Un mundo que tiembla

Jueves tarde, Teatro Monumental de Madrid, la orquesta de la RTVE está a punto de interpretar su programa B-12 (la rapidez de esta orquesta en montar programas se traduce en que éstos acaben teniendo nombre de vitamina), con obras de Beethoven, Shchedrin -en realidad, como comprobamos tras unos primeros minutos de desconcierto, la obra de este compositor ruso consistía en una reorquestación de la Carmen de Bizet-, Gershwin -célebre por su Rapsodia in Blue- y Higdon -una compositora norteamericana, ganadora de un Grammy a la mejor obra clásica contemporánea por su Concierto para Percusión-.
El Monumental, no nos engañemos, no es un teatro con un punto de romántica decadencia -como escuché comentar mientras hacíamos cola en la entrada-. No, el Monumental es un teatro decadente, con tapicerías de colores desvaídos y un techo de cuestionable estabilidad. Pero quizá es precisamente esa carencia de toda aparatosidad, de todo formalismo, lo que provoca que te sientas cómodo al instante y que puedas disfrutar de manera sencilla y sin artificios, de la música. Y quizá eso contribuyera también a que, empezado el concierto y ya en ese estado de semi-hipnosis al que uno llega cuando pone todos sus sentidos en lo que escucha, de repente lo viera: Había un mundo en el escenario o, mejor dicho, ¡el escenario se había convertido en el mundo!
No sé si os vienen a la cabeza esas representaciones medievales de la tierra, en donde nuestro planeta venía a ser una especie de pizza bacon-queso en cuya superficie correteábamos, entre otras especies, los seres humanos, y sobre la cual pendían, colgados con hilos que los sujetaban al cielo -ese cielo lineal de los dibujos infantiles-, los astros celestes: el sol, la luna y las estrellas. Pues así, lo confieso, se me apareció aquel día el escenario.
De la bóveda de madera que se abría sobre el escenario colgaban, sujetos mediante cables, multitud de indiscretos micrófonos, que se dejaban caer aquí y allá, dibujando un firmamento artificial plagado de informes constelaciones. Y debajo, en la tierra, sobre las tablas del escenario, la vida: La concertino, bailando cada nota, como un cisne esbelto y ampuloso; siguiendo su estela, el ejército de cuerda, moviéndose acompasado en estricta formación; el director ondeando su melena leonina de rey de la selva; la obediente sección de viento; los percusionistas, al fondo, emergiendo de cuando en cuando de su espera silenciosa con un “gong”, unplaaaff” o un “chaaass”… en fin, desplegada ante nosotros, la precisa maquinaria de la música.
 
Pero más allá de la musical, existe, no de forma obvia, pero a la vista de quien se fije lo suficiente, una nueva dimensión.
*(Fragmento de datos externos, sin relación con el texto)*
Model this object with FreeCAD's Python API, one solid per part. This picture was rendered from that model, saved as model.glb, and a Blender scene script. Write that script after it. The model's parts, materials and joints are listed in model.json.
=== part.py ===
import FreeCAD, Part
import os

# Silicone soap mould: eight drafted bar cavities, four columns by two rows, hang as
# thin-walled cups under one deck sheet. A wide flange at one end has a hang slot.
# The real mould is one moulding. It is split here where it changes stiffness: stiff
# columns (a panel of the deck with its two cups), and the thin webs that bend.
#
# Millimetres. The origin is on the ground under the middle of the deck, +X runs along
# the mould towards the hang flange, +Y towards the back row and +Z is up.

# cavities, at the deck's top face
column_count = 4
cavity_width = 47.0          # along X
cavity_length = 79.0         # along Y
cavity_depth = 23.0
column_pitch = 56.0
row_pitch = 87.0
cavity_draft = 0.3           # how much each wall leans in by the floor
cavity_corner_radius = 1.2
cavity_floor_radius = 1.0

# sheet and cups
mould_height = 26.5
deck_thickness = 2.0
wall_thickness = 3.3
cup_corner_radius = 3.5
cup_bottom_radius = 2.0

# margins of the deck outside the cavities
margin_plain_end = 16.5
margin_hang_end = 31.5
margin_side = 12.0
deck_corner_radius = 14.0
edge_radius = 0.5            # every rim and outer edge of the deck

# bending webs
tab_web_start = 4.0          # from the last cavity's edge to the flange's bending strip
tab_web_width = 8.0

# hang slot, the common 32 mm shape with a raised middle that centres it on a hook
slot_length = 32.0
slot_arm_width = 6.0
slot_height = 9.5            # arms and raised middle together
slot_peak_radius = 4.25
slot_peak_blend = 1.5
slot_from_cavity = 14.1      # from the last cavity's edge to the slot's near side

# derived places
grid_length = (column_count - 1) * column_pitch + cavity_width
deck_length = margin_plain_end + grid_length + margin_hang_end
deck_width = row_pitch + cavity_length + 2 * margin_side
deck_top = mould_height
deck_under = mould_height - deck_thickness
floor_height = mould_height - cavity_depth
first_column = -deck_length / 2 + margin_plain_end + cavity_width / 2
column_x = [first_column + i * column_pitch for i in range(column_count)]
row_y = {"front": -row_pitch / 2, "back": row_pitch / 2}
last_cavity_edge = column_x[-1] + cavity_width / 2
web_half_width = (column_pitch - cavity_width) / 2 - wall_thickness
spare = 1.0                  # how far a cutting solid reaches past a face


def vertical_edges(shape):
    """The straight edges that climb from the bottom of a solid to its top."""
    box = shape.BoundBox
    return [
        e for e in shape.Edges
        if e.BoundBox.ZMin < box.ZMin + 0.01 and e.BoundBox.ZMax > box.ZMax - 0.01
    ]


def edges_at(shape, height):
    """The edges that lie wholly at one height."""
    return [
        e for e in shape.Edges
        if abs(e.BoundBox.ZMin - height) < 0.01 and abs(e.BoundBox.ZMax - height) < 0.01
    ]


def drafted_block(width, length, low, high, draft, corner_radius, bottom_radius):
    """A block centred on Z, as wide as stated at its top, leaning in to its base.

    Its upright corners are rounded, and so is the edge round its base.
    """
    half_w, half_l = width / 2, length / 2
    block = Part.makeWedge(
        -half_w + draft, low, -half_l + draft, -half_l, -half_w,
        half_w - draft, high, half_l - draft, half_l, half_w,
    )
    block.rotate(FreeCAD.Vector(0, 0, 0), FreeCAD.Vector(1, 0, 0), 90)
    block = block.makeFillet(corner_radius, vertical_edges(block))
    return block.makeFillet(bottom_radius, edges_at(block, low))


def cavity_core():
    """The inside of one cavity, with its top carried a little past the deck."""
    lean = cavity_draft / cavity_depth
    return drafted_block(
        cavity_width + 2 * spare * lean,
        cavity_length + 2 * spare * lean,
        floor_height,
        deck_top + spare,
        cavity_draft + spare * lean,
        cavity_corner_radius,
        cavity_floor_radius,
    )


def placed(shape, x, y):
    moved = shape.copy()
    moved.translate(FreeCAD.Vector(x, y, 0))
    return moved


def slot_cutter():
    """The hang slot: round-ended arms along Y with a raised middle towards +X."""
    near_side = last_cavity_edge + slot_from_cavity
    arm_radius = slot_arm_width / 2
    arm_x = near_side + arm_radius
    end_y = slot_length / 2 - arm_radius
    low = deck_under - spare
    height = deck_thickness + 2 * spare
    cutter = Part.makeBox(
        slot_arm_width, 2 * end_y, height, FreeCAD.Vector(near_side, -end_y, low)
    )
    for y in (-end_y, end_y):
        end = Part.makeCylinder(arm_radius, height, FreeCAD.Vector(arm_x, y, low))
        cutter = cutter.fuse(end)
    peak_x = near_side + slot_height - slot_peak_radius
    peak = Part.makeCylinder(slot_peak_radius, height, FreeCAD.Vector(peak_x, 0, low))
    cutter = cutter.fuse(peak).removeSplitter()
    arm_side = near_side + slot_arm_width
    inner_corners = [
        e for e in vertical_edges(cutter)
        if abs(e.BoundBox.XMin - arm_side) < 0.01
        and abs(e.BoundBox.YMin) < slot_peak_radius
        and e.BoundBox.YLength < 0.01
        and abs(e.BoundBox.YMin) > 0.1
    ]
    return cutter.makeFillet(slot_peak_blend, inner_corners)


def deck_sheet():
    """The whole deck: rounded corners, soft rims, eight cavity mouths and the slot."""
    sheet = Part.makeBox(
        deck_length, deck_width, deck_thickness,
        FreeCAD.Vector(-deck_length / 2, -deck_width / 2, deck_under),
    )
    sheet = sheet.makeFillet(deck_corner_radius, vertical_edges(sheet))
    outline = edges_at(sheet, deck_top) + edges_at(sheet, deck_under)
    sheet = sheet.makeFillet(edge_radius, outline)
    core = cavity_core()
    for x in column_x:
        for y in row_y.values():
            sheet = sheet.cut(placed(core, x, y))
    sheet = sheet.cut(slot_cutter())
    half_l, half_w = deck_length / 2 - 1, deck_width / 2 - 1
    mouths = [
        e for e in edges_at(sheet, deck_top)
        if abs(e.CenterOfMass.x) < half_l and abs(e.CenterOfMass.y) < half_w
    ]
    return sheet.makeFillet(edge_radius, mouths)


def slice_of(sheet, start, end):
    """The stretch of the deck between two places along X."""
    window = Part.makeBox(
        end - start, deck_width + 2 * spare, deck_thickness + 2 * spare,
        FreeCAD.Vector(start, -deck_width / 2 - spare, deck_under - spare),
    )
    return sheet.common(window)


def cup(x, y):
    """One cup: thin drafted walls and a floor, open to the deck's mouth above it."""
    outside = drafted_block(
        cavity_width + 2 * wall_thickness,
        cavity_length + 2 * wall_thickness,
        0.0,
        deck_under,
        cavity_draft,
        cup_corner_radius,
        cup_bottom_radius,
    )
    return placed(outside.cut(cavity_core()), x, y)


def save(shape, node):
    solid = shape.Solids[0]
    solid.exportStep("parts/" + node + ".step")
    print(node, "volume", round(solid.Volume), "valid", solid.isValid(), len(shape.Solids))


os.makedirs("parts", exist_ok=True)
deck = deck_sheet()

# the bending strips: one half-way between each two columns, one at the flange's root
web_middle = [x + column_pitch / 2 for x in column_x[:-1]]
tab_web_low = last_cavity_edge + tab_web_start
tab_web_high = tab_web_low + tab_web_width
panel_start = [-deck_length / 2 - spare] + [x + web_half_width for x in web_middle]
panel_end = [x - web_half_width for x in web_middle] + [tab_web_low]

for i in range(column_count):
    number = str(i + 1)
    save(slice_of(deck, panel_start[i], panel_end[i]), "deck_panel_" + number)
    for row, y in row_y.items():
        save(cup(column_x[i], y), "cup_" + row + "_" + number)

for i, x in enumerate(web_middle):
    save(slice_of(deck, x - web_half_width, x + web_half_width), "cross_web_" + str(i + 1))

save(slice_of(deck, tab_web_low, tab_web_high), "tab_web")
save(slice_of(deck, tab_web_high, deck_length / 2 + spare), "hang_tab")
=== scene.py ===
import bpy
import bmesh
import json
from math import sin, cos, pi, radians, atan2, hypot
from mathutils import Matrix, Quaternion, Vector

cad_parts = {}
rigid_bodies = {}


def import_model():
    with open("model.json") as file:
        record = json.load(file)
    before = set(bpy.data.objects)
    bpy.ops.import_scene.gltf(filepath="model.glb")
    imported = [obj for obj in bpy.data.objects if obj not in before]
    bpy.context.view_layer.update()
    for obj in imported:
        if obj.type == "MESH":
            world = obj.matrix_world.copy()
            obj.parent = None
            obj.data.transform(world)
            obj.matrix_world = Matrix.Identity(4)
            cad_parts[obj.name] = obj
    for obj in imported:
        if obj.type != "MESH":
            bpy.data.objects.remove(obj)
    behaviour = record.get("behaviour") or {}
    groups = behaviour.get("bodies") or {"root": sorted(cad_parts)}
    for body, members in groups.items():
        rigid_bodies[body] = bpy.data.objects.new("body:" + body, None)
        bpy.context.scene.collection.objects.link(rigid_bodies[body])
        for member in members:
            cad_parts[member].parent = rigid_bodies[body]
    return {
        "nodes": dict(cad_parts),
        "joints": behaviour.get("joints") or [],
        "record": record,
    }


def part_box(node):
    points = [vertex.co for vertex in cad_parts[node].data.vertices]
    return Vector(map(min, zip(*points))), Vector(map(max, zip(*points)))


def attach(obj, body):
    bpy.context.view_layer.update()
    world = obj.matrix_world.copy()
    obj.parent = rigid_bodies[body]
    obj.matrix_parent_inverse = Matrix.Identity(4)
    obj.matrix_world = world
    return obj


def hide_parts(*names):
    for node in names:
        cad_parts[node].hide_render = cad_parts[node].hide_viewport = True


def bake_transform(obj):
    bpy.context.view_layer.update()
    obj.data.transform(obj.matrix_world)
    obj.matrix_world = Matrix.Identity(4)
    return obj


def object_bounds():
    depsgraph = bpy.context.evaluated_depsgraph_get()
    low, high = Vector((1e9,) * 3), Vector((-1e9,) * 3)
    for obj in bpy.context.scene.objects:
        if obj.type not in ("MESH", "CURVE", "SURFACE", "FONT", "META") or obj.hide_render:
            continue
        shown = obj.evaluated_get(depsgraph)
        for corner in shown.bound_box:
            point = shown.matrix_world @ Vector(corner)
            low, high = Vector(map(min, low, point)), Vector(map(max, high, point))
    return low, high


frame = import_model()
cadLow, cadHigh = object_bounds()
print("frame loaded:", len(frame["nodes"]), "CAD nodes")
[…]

Una dimensión en la que los músicos dejan de ser músicos -músculos obedientes de un sofisticado engranaje- para convertirse en algo aún más complejo: personas. Almas imperfectas sometidas a todas las pasiones universales: el miedo, la ambición, el hastío, los celos, la envidia, el amor, la admiración… Vaya por delante que, como soy un poco fantasiosa, siempre me ha gustado imaginar historias novelescas cuando veo personas sobre un escenario -quizá también porque sé a ciencia cierta que estas historias existen y porque, admitámoslo, no se me ocurre un contexto más poético para que lo hagan-. Dicen que sentir es pensar temblando. Y lo cierto es que, sobre unas tablas de escenario, tras las cortinas de un telón, se tiembla... y mucho. Capto al vuelo, por ejemplo, la mirada de una guapa contrabajista -alta, rubia, delgadísima, toda una Barbie Orquesta- posada sobre su compañero de atril, un atractivo treintañero que toca apoyado en su taburete, adoptando la postura despreocupada de quien disfruta de un gin-tonic en la barra de un bar. Una mirada de ocho compases -los que dura el silencio de la partichela de bajos-, que transmite tanto y con tanta intensidad como los acordes del segundo intermezzo de Carmen que acompañan la escena. Veo también caras de aburrimiento -joder-otra-vez-tocamos-esto-, de superación -hoy-mi-sólo-va-a-ser-intachable-, de envidia -el/la nuevo/a-tampoco-toca-tan-bien-, de felicidad-esas no necesitan palabras-, etc. En definitiva… detrás de la música, la vida misma.
El pasado jueves, por unas horas, el escenario del Monumental se convirtió en el mundo. O quién sabe... quizá sin ser del todo conscientes, con sus luces y sus sombras, el mundo siempre haya sido un escenario.